# Module pour Antidote dans Safari



## Lebossflo (1 Septembre 2011)

Bonjour à tous, j'ai l'application Antidote, mais j'aimerai avoir un module pour l'intégré dans Safari comme il le fait dans Firefox.
J'ai fait une petite recherche, mais rien trouvé de spécial :S
Merci à vous !


----------



## Aliboron (1 Septembre 2011)

Assure-toi que tout est bien à jour chez toi.
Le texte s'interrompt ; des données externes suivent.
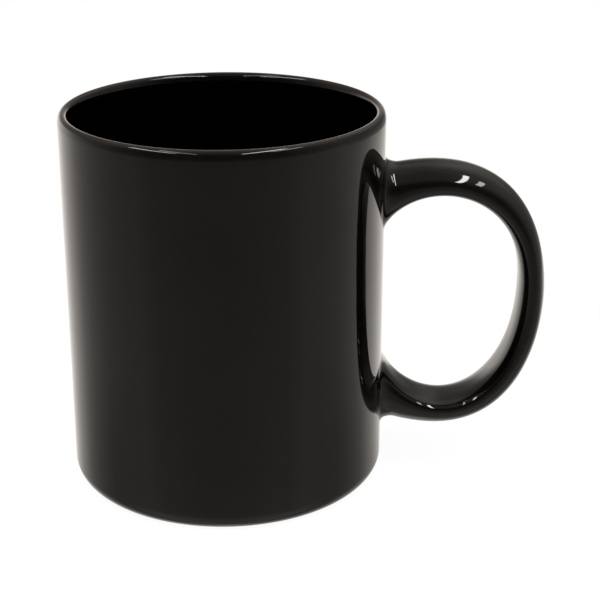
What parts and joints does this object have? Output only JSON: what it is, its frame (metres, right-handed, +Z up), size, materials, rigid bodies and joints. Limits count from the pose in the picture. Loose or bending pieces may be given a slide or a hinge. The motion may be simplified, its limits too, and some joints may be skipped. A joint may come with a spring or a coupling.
{
  "type": "ceramic mug",
  "caption": "Straight-sided glazed ceramic mug with a loop handle on one side, a rounded lip and a bare foot ring.",
  "frame": {"origin": "centre of the foot ring, on the surface the mug stands on", "axes": "+Z up along the cup's axis, out of its mouth; +X from the axis towards the handle; XZ is the plane of symmetry"},
  "size_m": [0.121, 0.08, 0.095],
  "materials": {
    "stoneware": "bare fired clay, matte",
    "luting_slip": "fired slip, matte",
    "inside_glaze": "gloss black glaze",
    "outside_glaze": "gloss black glaze",
    "handle_glaze": "gloss black glaze",
    "base_glaze": "gloss black glaze"
  },
  "bodies": {
    "root": {"cup_body": "stoneware", "handle": "stoneware", "upper_slip_joint": "luting_slip", "lower_slip_joint": "luting_slip", "inside_glaze": "inside_glaze", "outside_glaze": "outside_glaze", "handle_glaze": "handle_glaze", "base_glaze": "base_glaze"}
  },
  "joints": []
}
Si on en croit les spécifications techniques données chez Druide, Antidote HD est compatible avec Safari versions 3.0 à 5.1... L'utilisation est expliquée page 18 du manuel (éventuellement téléchargeable sur cette page).

Si ça ne répond pas à ta question, vois peut-être sur leur FAQ ou leur assistance.

*Note du modo (non, pas Bernard, l'autre : P77 ) :* Et dans tous les cas, avant de poser ta question dans "Applications", commence par lire cette annonce "à lire avant de poster" placée en tête du forum !

On déménage.


----------



## Lebossflo (1 Septembre 2011)

Merci, donc la barre que je demande est uniquement sur lion, pour les versions inférieures, faut passer par antidote directement, pas super pratique mais bon :S
Merci quand même !!!


----------